Kinda Izakaya wouldn’t be out of place in one of Haruki Murakami’s books. When the Japanese novelist constructs a scene that takes place in a bar or restaurant, his settings often become portals for the characters. When one of his protagonists is about to transition into or out of an existential crisis, any ordinary room can temporarily transport them into a parallel universe, one in which banal façades burn away to reveal the uncanny. Murakami reshapes familiar meeting places, packing them with menace or long-sought-after feelings of solace. If Franz Kafka was a hunger artist, Murakami is an artist of interludes.
After walking through noren curtains at the entryway, Kinda’s interior instantly casts a similar, transportive spell. One wall is covered with advertising and other arty posters of Japanese culture, high and low and in between. Advertisements for beer and saké nudge against Hokusai’s The Great Wave off Kanagawa. Because it’s the Halloween season, a ghoul with spidery gray legs greets new customers at the bar. Propulsive music with a high-pitched soprano’s drone defeats most of the diner’s conversations. But the younger crowd effortlessly tuned out the stimulation of sound and color, eating and drinking late into the night.
The menu, really a booklet, is filled with perfunctory descriptions of the dishes. Featuring full-color photographs, it’s divided into eight categories: appetizers, salad and soup, fried, sashimi, grilled, noodle, rice and skewers. From the fried category, we tried Kinda tofu ($8). Four rectangles of soft tofu were lightly battered and faintly glazed with teriyaki sauce. The kitchen planted a tiny Japanese flag in the corner of one rectangle and covered the lot with diced green onion stems. It was an ethereal dish, made for vegans, vegetarians, phantoms and pixies.
Pickled in a sunomono dressing, a small bowl of kyuri, or cucumber salad ($6), turned a wicked shade of translucent green. They were a perfect foil to pair with a bite of hamachi kama ($17), the grilled collar of a yellowtail fish. After delivering our plate of flakey yellowtail, one of the servers returned to the table and smiled. She mouthed something into the din of thrash metal playing over our heads before handing us a second plate of the same dish. We were grateful for the bonus fish, but the reason for our good fortune remained a mystery.

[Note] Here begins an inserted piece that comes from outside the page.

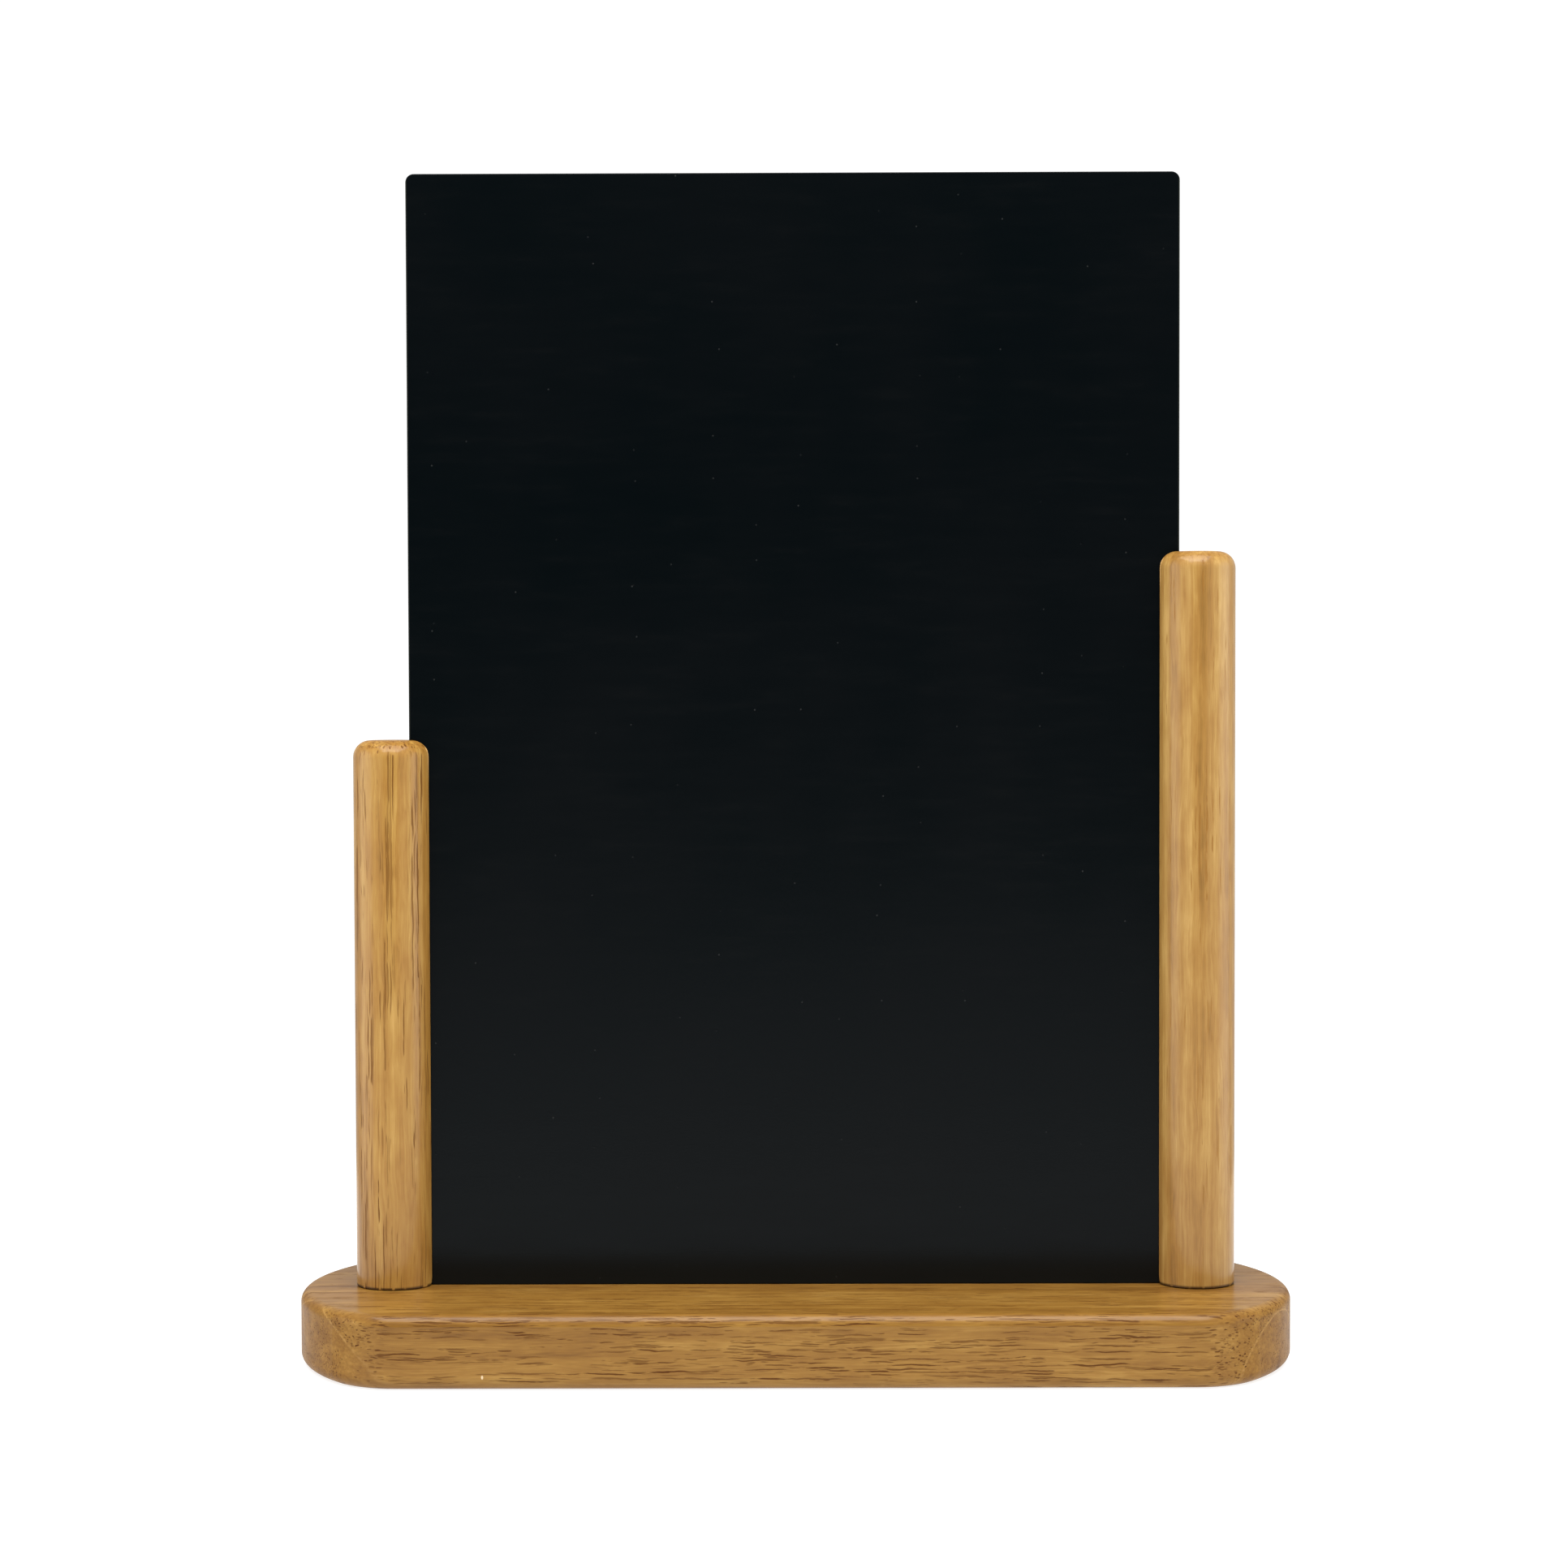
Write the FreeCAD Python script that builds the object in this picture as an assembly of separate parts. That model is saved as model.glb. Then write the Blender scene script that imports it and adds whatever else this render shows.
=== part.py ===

Many years ago, I ordered a Japanese skewer for the first time at a restaurant off of Union Street in San Francisco. I still remember my student’s sense of budget shock when one very expensive asparagus stalk showed up on a plate the size of a dime. The portion was meager and shriveled; it looked like an afterthought or a mistake. To their credit, Kinda adds a reasonable and clarifying note at the top of its skewers page—two per order. With that codicil in place, I was willing to revisit an early culinary trauma and was happily rewarded for the venture. Each asparagus stalk ($7) was charred and tender, and nicely seasoned.
One grilled rice ball ($5) wasn’t big enough to share. Because it was so delicious, I recommend ordering one per person. The rice ball was grilled, and flattened, until it had acquired a golden hue and the slightly crunchy texture of a hash brown. It was served on a sheet of dried seaweed that was meant to enfold the rice ball in a salty wrapper. An irresistible appetizer, it was the first item I’d reorder on a future visit. I also had an excellent bowl of miso soup ($3.50). The broth was comforting and contained small sheets of seaweed, miniature cubes of fine and white tofu, along with finely diced slivers of green onion.
Kinda’s beverage service includes specialty cocktails like a sky-high nigori lychee ($12), with saké, shochu, lychee and yuzu, and a $13 drink called a Japanese Hogwarts. Served in a mug, the cocktail is made with saké, yuzu, ginger and a large shisho leaf planted on top. Three types of plum wine range from $6 up to $65 for a bottle of Kinsen, which is made in Berkeley. Each saké choice comes with a comprehensive description. Bottles range in price from $9 up to $85.